Tánaiste Micheál Martin has said that 72 Irish citizens and their families have been evacuated from Sudan.

They have been taken to Djibouti and Jordan.

On Twitter, Mr Martin said that work is ongoing to "secure further evacuations".

It is understood that a total of around 100 Irish citizens and their families are involved in the evacuation effort.

The Department of Foreign Affairs yesterday confirmed that a total of 50 people - Irish citizens and their family members - were evacuated from Khartoum to Djibouti since Sunday, with the support of France and Spain.

The Government has also approved the deployment of an Emergency Civil Assistance Team (ECAT) to help with the evacuation of Irish citizens from Sudan.

The ECAT will be based in Djibouti, where the evacuation of EU citizens is being co-ordinated.

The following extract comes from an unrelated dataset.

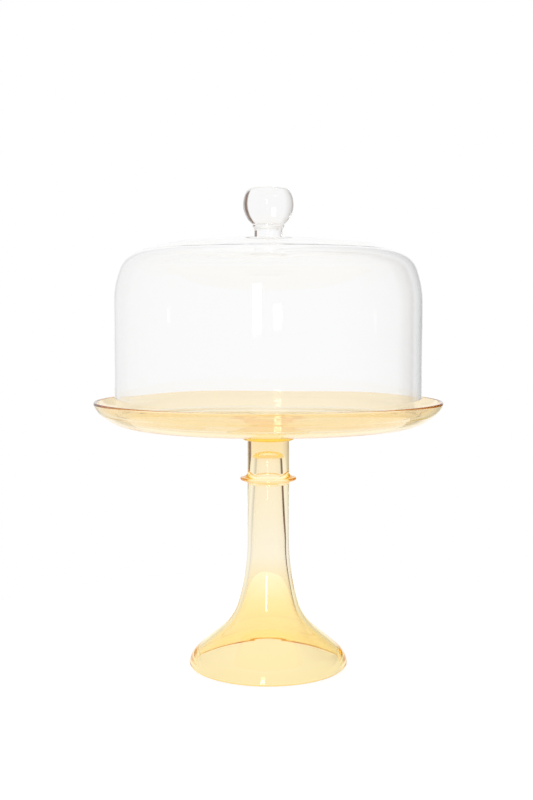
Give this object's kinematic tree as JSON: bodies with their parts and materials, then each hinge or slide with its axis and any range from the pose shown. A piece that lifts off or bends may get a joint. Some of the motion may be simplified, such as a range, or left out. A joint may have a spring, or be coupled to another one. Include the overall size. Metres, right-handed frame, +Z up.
{
  "type": "footed glass cake stand with dome",
  "caption": "Footed amber glass cake stand: a saucer plate on a hollow trumpet pedestal, with a clear glass dome that lifts off by its ball knob.",
  "frame": {"origin": "centre of the ring that the foot stands on, at the level of the table", "axes": "+Z up along the axis of revolution; +X and +Y are any two directions across the round plate"},
  "size_m": [0.305, 0.305, 0.4203],
  "materials": {
    "amber_glass": "clear pale amber soda-lime glass, fire-polished, a little uneven from hand making",
    "clear_glass": "clear colourless soda-lime glass, fire-polished, a little uneven from hand making"
  },
  "bodies": {
    "stand": {"plate": "amber_glass", "merese": "amber_glass", "pedestal": "amber_glass", "stem_ring": "amber_glass"},
    "cover": {"dome": "clear_glass", "knob": "clear_glass"}
  },
  "joints": [
    {"name": "dome_lift", "type": "slide", "parent": "stand", "child": "cover", "axis": [0, 0, 1], "range_m": [0, 0.2]}
  ]
}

Ireland has also purchased two aircraft that the Government says will be able to be used in future extraction missions like the one in Sudan.

Fighting broke out in the country more than a week ago in a power struggle between military factions. A 72-hour ceasefire began at midnight following two days of negotiations.


At a glance: What is happening in Sudan?


Global evacuations continue

A member of the Saudi armed forces carries a girl who arrived at King Faisal navy base in Jeddah

Tens of thousands of people have fled in the past few days, to Egypt, Chad and South Sudan, despite instability and difficult living conditions there.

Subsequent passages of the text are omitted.